This document is relevant for: Inf2, Trn1, Trn1n

Developer guide for save/load checkpoint#

This document will introduce how to use nxd.save_checkpoint and nxd.load_checkpoint to save and load checkpoint for distributed model training. This two methods handle all checkpoint in a single method: model, optimize, learning rate scheduler and any user contents.

Model states are saved on data parallel rank-0 only. When ZeRO-1 optimizer is not turned on, optimizer states are also saved like this; while when ZeRO-1 optimizer is turned on, states are saved on all ranks. Scheduler and user contents are saved on master rank only.

For a complete api guide, refer to API GUIDE.

Save checkpoint:#

A sample usage:

nxd.save_checkpoint(
    args.checkpoint_dir,  # checkpoint path
    tag=f"step_{total_steps}",  # tag, sub-directory under checkpoint path
    model=model,
    optimizer=optimizer,
    scheduler=lr_scheduler,
    user_content={"total_steps": total_steps, "batch_idx": batch_idx, "cli_args": args.__dict__},
    use_xser=True,
    async_save=True,
)

Users can choose to not save every thing. For example, model states only:

nxd.save_checkpoint(
    args.checkpoint_dir,  # checkpoint path
    tag=f"step_{total_steps}",  # tag, sub-directory under checkpoint path
    model=model,
    use_xser=True,
    async_save=True,
)

To only keep several checkpoints (e.g. 5), just use num_kept_ckpts=5.

Load checkpoint:#

A sample usage, note that if no user contents detected, it will return None:

user_content = nxd.load_checkpoint(
    args.checkpoint_dir,  # checkpoint path
    tag=f"step_{args.loading_step}",  # tag
    model=model,
    optimizer=optimizer,
    scheduler=lr_scheduler,
)

Leave tag not provided, this loading method will try to automatically resume from the latest checkpoint.
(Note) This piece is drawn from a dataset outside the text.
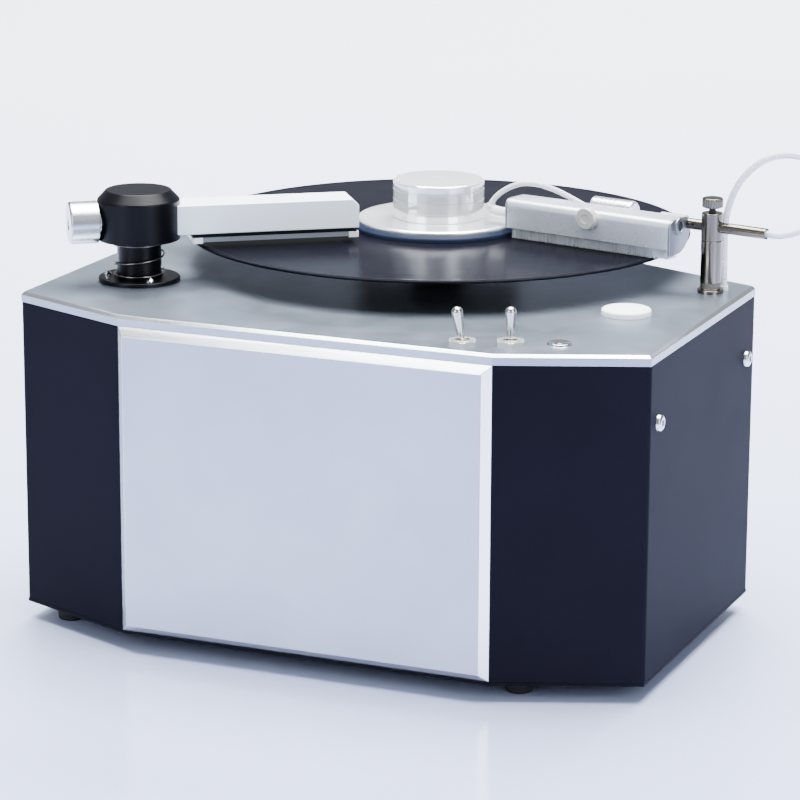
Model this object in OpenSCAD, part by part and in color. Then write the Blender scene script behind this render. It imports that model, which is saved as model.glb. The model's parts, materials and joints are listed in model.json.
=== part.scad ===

user_content = nxd.load_checkpoint(
    args.checkpoint_dir,  # checkpoint path
    model=model,
    optimizer=optimizer,
    scheduler=lr_scheduler,
)

ZeRO-1 Optimizer State Offline Conversion:#

ZeRO-1 optimizer checkpoint are sharded states stored for each rank. When user want to load ZeRO-1 optimizer states with different cluster setting (e.g. with DP degree changed), they can run the offline ZeRO-1 optimizer checkpoint conversion tool. This tool supports conversion from sharded states to full states, from full to sharded, and from sharded to sharded.

This document is relevant for: Inf2, Trn1, Trn1n